→ **EXERCISE OBJECTIVE**: Repeat everything in the material exactly.

-- start of AVAILABLE DATA --

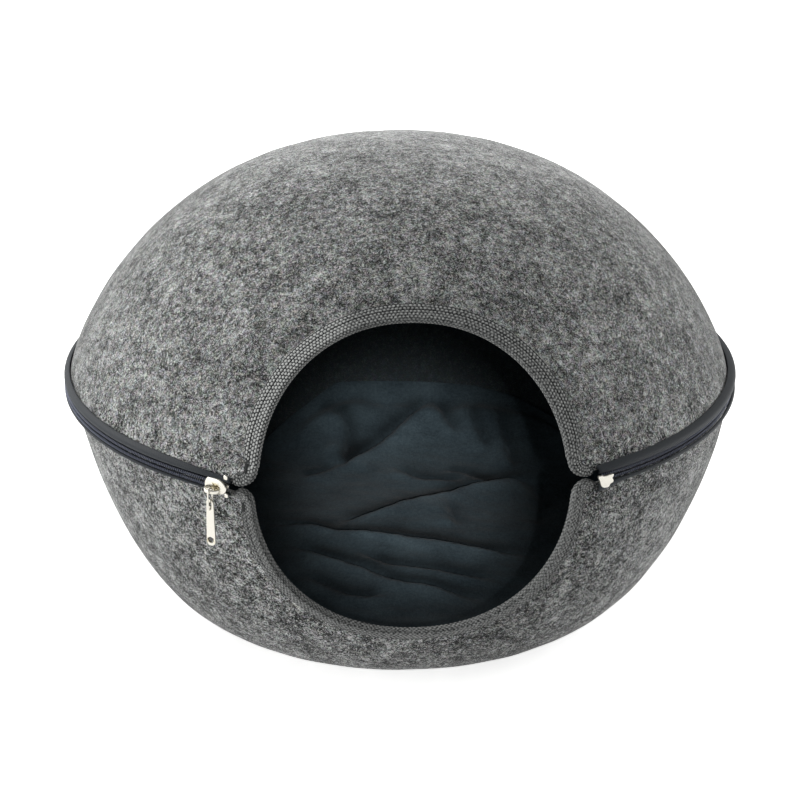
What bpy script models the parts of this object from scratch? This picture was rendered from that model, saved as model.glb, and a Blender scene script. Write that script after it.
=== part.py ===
"""Felt cat cave: two moulded felt halves joined by a zip round the middle, with a bound
round doorway at the front and a plush mat on the floor.

Metres, +Z up.  The origin is the middle of the flat base and the doorway faces -Y.
Angles round the cave ("around") are measured from the front, -Y, towards +X.
Each half is one curved wall.  "turn" runs from 0 at the zip to 1 at its pole or base.
"""
import math
from collections import namedtuple

import bmesh
import bpy
import numpy as np

MM = 0.001

# ---------------------------------------------------------------- driving sizes
SEAM_HEIGHT = 141.4 * MM      # middle of the zip above the floor
FELT = 3.0 * MM               # moulded felt
CLEAR = 0.3 * MM              # gap between pieces that touch

Half = namedtuple("Half", "up rim pole reach side_power crown_power edge")
# up: which way the half goes; rim: felt radius at the zip; pole: radius of the flat end;
# reach: from the zip to the end; powers: how square the side and the crown are;
# edge: where the felt's cut edge lies, off the zip's middle
UPPER = Half(1, 197.4 * MM, 0.0, 135.6 * MM, 2.344, 1.386, 2.3 * MM)
LOWER = Half(-1, 197.2 * MM, 114.6 * MM, SEAM_HEIGHT, 2.0, 1.375, 1.95 * MM)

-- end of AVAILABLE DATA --

→ **THE ANSWER**:
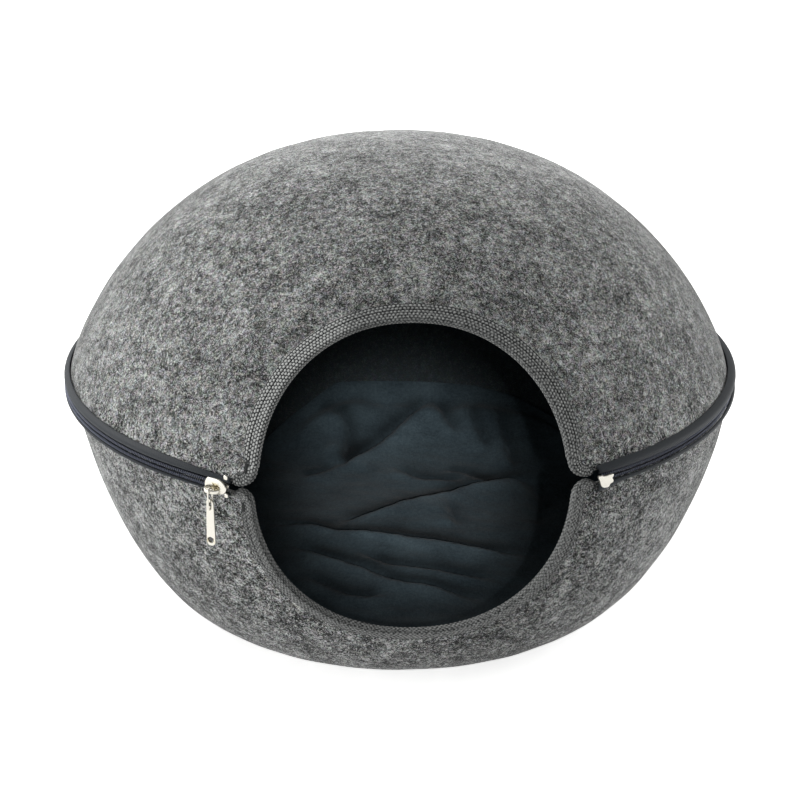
What bpy script models the parts of this object from scratch? This picture was rendered from that model, saved as model.glb, and a Blender scene script. Write that script after it.
=== part.py ===
"""Felt cat cave: two moulded felt halves joined by a zip round the middle, with a bound
round doorway at the front and a plush mat on the floor.

Metres, +Z up.  The origin is the middle of the flat base and the doorway faces -Y.
Angles round the cave ("around") are measured from the front, -Y, towards +X.
Each half is one curved wall.  "turn" runs from 0 at the zip to 1 at its pole or base.
"""
import math
from collections import namedtuple

import bmesh
import bpy
import numpy as np

MM = 0.001

# ---------------------------------------------------------------- driving sizes
SEAM_HEIGHT = 141.4 * MM      # middle of the zip above the floor
FELT = 3.0 * MM               # moulded felt
CLEAR = 0.3 * MM              # gap between pieces that touch

Half = namedtuple("Half", "up rim pole reach side_power crown_power edge")
# up: which way the half goes; rim: felt radius at the zip; pole: radius of the flat end;
# reach: from the zip to the end; powers: how square the side and the crown are;
# edge: where the felt's cut edge lies, off the zip's middle
UPPER = Half(1, 197.4 * MM, 0.0, 135.6 * MM, 2.344, 1.386, 2.3 * MM)
LOWER = Half(-1, 197.2 * MM, 114.6 * MM, SEAM_HEIGHT, 2.0, 1.375, 1.95 * MM)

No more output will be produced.